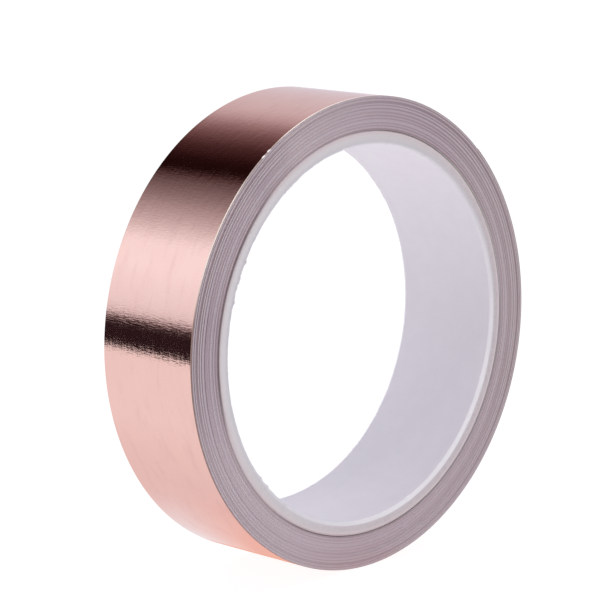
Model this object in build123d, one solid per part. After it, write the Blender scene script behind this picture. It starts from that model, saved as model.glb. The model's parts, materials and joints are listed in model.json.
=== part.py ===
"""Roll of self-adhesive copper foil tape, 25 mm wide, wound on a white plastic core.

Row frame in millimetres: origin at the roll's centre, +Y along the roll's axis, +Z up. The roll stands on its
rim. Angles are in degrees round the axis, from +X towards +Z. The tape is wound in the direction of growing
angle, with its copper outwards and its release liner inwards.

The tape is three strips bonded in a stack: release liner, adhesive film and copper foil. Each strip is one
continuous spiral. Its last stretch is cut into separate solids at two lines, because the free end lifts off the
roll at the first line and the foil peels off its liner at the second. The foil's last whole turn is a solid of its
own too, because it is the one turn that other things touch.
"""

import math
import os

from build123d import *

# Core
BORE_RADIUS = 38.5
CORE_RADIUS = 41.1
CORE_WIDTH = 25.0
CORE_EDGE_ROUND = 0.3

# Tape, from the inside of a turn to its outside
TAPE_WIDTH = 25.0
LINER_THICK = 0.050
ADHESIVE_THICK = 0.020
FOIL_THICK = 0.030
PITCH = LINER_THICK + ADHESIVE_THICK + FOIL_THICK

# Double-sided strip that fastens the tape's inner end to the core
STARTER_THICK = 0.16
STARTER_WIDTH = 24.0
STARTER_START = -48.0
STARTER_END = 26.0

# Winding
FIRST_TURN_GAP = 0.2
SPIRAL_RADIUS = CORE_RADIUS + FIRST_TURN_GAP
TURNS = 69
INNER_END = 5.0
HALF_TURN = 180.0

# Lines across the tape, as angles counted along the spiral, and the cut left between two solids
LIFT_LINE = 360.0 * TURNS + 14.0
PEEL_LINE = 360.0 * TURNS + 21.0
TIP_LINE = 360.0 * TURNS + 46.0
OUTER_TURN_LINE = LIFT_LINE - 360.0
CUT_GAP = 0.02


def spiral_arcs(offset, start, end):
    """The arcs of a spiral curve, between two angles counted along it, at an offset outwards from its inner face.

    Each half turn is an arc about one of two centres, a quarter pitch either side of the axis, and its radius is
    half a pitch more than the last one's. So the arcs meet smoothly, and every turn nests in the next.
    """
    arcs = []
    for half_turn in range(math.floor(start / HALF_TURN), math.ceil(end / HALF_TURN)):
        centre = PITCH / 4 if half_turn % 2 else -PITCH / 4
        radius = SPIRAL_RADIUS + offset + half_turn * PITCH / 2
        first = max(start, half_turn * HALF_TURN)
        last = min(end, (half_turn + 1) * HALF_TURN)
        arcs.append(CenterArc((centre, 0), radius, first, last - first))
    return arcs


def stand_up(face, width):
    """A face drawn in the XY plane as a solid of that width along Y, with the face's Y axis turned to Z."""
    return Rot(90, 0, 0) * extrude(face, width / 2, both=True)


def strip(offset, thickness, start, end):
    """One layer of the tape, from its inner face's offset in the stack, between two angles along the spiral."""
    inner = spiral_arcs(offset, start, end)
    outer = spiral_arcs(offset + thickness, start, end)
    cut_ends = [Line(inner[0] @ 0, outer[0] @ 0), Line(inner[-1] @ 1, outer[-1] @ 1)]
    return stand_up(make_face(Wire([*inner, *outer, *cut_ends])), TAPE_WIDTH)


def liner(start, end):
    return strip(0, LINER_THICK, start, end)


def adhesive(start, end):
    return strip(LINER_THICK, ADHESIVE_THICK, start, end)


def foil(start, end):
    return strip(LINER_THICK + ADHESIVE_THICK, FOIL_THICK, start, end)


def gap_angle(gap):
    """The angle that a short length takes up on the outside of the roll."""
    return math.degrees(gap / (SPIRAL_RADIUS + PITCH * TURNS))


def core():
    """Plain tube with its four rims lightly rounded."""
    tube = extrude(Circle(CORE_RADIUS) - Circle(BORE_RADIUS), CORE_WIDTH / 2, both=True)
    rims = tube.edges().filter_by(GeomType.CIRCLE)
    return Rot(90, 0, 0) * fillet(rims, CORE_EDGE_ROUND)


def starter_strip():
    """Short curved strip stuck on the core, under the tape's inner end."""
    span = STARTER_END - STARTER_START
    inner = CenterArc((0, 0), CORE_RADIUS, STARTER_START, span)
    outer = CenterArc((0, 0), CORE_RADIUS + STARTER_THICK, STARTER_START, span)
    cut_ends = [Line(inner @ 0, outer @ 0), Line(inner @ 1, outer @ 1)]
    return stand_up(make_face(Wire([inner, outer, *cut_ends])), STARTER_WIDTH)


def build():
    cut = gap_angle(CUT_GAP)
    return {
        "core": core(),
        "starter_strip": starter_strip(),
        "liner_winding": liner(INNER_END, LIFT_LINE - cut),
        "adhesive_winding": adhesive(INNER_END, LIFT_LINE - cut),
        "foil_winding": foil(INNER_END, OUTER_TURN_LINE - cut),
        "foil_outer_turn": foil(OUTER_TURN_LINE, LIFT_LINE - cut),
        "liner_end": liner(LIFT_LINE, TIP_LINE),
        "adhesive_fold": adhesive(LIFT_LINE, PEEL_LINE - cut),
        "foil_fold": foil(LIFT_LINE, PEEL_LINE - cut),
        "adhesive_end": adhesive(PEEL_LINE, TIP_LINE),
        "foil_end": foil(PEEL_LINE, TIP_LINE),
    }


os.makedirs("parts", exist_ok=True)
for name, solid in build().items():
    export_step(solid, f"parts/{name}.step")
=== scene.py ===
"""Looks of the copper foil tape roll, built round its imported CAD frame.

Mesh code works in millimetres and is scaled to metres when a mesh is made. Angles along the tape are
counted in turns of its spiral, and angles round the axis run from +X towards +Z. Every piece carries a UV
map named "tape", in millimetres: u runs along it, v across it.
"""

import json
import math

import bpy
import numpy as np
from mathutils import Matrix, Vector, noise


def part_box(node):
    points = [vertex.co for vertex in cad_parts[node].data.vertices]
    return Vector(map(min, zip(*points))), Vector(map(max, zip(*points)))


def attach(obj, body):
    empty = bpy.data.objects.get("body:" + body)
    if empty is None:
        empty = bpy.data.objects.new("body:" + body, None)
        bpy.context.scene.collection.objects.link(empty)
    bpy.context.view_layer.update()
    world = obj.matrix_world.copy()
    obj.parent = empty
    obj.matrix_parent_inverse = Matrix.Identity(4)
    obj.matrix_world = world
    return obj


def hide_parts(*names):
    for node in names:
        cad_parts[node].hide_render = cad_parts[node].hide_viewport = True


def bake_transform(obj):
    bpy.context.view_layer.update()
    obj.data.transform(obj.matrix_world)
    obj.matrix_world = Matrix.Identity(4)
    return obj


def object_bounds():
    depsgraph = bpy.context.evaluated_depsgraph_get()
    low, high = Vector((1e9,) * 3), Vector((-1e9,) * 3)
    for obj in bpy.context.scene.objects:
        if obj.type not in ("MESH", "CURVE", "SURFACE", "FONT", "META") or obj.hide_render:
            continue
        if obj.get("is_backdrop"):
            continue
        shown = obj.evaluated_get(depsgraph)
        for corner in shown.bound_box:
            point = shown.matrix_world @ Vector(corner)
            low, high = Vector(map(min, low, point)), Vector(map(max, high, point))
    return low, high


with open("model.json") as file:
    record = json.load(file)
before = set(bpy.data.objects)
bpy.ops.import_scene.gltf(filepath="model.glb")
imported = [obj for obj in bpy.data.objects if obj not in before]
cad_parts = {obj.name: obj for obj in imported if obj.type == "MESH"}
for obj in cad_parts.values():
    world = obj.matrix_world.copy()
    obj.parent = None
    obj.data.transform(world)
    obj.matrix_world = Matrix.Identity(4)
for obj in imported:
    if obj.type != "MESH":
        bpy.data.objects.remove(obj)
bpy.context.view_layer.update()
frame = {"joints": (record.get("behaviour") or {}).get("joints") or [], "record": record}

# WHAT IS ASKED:
Extract the full listing and reproduce each line exactly.

# ANSWER TO THE EXERCISE:
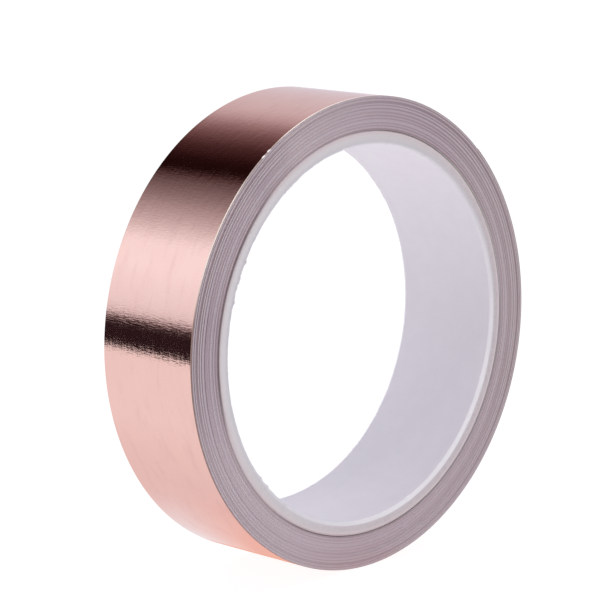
Model this object in build123d, one solid per part. After it, write the Blender scene script behind this picture. It starts from that model, saved as model.glb. The model's parts, materials and joints are listed in model.json.
=== part.py ===
"""Roll of self-adhesive copper foil tape, 25 mm wide, wound on a white plastic core.

Row frame in millimetres: origin at the roll's centre, +Y along the roll's axis, +Z up. The roll stands on its
rim. Angles are in degrees round the axis, from +X towards +Z. The tape is wound in the direction of growing
angle, with its copper outwards and its release liner inwards.

The tape is three strips bonded in a stack: release liner, adhesive film and copper foil. Each strip is one
continuous spiral. Its last stretch is cut into separate solids at two lines, because the free end lifts off the
roll at the first line and the foil peels off its liner at the second. The foil's last whole turn is a solid of its
own too, because it is the one turn that other things touch.
"""

import math
import os

from build123d import *

# Core
BORE_RADIUS = 38.5
CORE_RADIUS = 41.1
CORE_WIDTH = 25.0
CORE_EDGE_ROUND = 0.3

# Tape, from the inside of a turn to its outside
TAPE_WIDTH = 25.0
LINER_THICK = 0.050
ADHESIVE_THICK = 0.020
FOIL_THICK = 0.030
PITCH = LINER_THICK + ADHESIVE_THICK + FOIL_THICK

# Double-sided strip that fastens the tape's inner end to the core
STARTER_THICK = 0.16
STARTER_WIDTH = 24.0
STARTER_START = -48.0
STARTER_END = 26.0

# Winding
FIRST_TURN_GAP = 0.2
SPIRAL_RADIUS = CORE_RADIUS + FIRST_TURN_GAP
TURNS = 69
INNER_END = 5.0
HALF_TURN = 180.0

# Lines across the tape, as angles counted along the spiral, and the cut left between two solids
LIFT_LINE = 360.0 * TURNS + 14.0
PEEL_LINE = 360.0 * TURNS + 21.0
TIP_LINE = 360.0 * TURNS + 46.0
OUTER_TURN_LINE = LIFT_LINE - 360.0
CUT_GAP = 0.02


def spiral_arcs(offset, start, end):
    """The arcs of a spiral curve, between two angles counted along it, at an offset outwards from its inner face.

    Each half turn is an arc about one of two centres, a quarter pitch either side of the axis, and its radius is
    half a pitch more than the last one's. So the arcs meet smoothly, and every turn nests in the next.
    """
    arcs = []
    for half_turn in range(math.floor(start / HALF_TURN), math.ceil(end / HALF_TURN)):
        centre = PITCH / 4 if half_turn % 2 else -PITCH / 4
        radius = SPIRAL_RADIUS + offset + half_turn * PITCH / 2
        first = max(start, half_turn * HALF_TURN)
        last = min(end, (half_turn + 1) * HALF_TURN)
        arcs.append(CenterArc((centre, 0), radius, first, last - first))
    return arcs


def stand_up(face, width):
    """A face drawn in the XY plane as a solid of that width along Y, with the face's Y axis turned to Z."""
    return Rot(90, 0, 0) * extrude(face, width / 2, both=True)


def strip(offset, thickness, start, end):
    """One layer of the tape, from its inner face's offset in the stack, between two angles along the spiral."""
    inner = spiral_arcs(offset, start, end)
    outer = spiral_arcs(offset + thickness, start, end)
    cut_ends = [Line(inner[0] @ 0, outer[0] @ 0), Line(inner[-1] @ 1, outer[-1] @ 1)]
    return stand_up(make_face(Wire([*inner, *outer, *cut_ends])), TAPE_WIDTH)


def liner(start, end):
    return strip(0, LINER_THICK, start, end)


def adhesive(start, end):
    return strip(LINER_THICK, ADHESIVE_THICK, start, end)


def foil(start, end):
    return strip(LINER_THICK + ADHESIVE_THICK, FOIL_THICK, start, end)


def gap_angle(gap):
    """The angle that a short length takes up on the outside of the roll."""
    return math.degrees(gap / (SPIRAL_RADIUS + PITCH * TURNS))


def core():
    """Plain tube with its four rims lightly rounded."""
    tube = extrude(Circle(CORE_RADIUS) - Circle(BORE_RADIUS), CORE_WIDTH / 2, both=True)
    rims = tube.edges().filter_by(GeomType.CIRCLE)
    return Rot(90, 0, 0) * fillet(rims, CORE_EDGE_ROUND)


def starter_strip():
    """Short curved strip stuck on the core, under the tape's inner end."""
    span = STARTER_END - STARTER_START
    inner = CenterArc((0, 0), CORE_RADIUS, STARTER_START, span)
    outer = CenterArc((0, 0), CORE_RADIUS + STARTER_THICK, STARTER_START, span)
    cut_ends = [Line(inner @ 0, outer @ 0), Line(inner @ 1, outer @ 1)]
    return stand_up(make_face(Wire([inner, outer, *cut_ends])), STARTER_WIDTH)


def build():
    cut = gap_angle(CUT_GAP)
    return {
        "core": core(),
        "starter_strip": starter_strip(),
        "liner_winding": liner(INNER_END, LIFT_LINE - cut),
        "adhesive_winding": adhesive(INNER_END, LIFT_LINE - cut),
        "foil_winding": foil(INNER_END, OUTER_TURN_LINE - cut),
        "foil_outer_turn": foil(OUTER_TURN_LINE, LIFT_LINE - cut),
        "liner_end": liner(LIFT_LINE, TIP_LINE),
        "adhesive_fold": adhesive(LIFT_LINE, PEEL_LINE - cut),
        "foil_fold": foil(LIFT_LINE, PEEL_LINE - cut),
        "adhesive_end": adhesive(PEEL_LINE, TIP_LINE),
        "foil_end": foil(PEEL_LINE, TIP_LINE),
    }


os.makedirs("parts", exist_ok=True)
for name, solid in build().items():
    export_step(solid, f"parts/{name}.step")
=== scene.py ===
"""Looks of the copper foil tape roll, built round its imported CAD frame.

Mesh code works in millimetres and is scaled to metres when a mesh is made. Angles along the tape are
counted in turns of its spiral, and angles round the axis run from +X towards +Z. Every piece carries a UV
map named "tape", in millimetres: u runs along it, v across it.
"""

import json
import math

import bpy
import numpy as np
from mathutils import Matrix, Vector, noise


def part_box(node):
    points = [vertex.co for vertex in cad_parts[node].data.vertices]
    return Vector(map(min, zip(*points))), Vector(map(max, zip(*points)))


def attach(obj, body):
    empty = bpy.data.objects.get("body:" + body)
    if empty is None:
        empty = bpy.data.objects.new("body:" + body, None)
        bpy.context.scene.collection.objects.link(empty)
    bpy.context.view_layer.update()
    world = obj.matrix_world.copy()
    obj.parent = empty
    obj.matrix_parent_inverse = Matrix.Identity(4)
    obj.matrix_world = world
    return obj


def hide_parts(*names):
    for node in names:
        cad_parts[node].hide_render = cad_parts[node].hide_viewport = True


def bake_transform(obj):
    bpy.context.view_layer.update()
    obj.data.transform(obj.matrix_world)
    obj.matrix_world = Matrix.Identity(4)
    return obj


def object_bounds():
    depsgraph = bpy.context.evaluated_depsgraph_get()
    low, high = Vector((1e9,) * 3), Vector((-1e9,) * 3)
    for obj in bpy.context.scene.objects:
        if obj.type not in ("MESH", "CURVE", "SURFACE", "FONT", "META") or obj.hide_render:
            continue
        if obj.get("is_backdrop"):
            continue
        shown = obj.evaluated_get(depsgraph)
        for corner in shown.bound_box:
            point = shown.matrix_world @ Vector(corner)
            low, high = Vector(map(min, low, point)), Vector(map(max, high, point))
    return low, high


with open("model.json") as file:
    record = json.load(file)
before = set(bpy.data.objects)
bpy.ops.import_scene.gltf(filepath="model.glb")
imported = [obj for obj in bpy.data.objects if obj not in before]
cad_parts = {obj.name: obj for obj in imported if obj.type == "MESH"}
for obj in cad_parts.values():
    world = obj.matrix_world.copy()
    obj.parent = None
    obj.data.transform(world)
    obj.matrix_world = Matrix.Identity(4)
for obj in imported:
    if obj.type != "MESH":
        bpy.data.objects.remove(obj)
bpy.context.view_layer.update()
frame = {"joints": (record.get("behaviour") or {}).get("joints") or [], "record": record}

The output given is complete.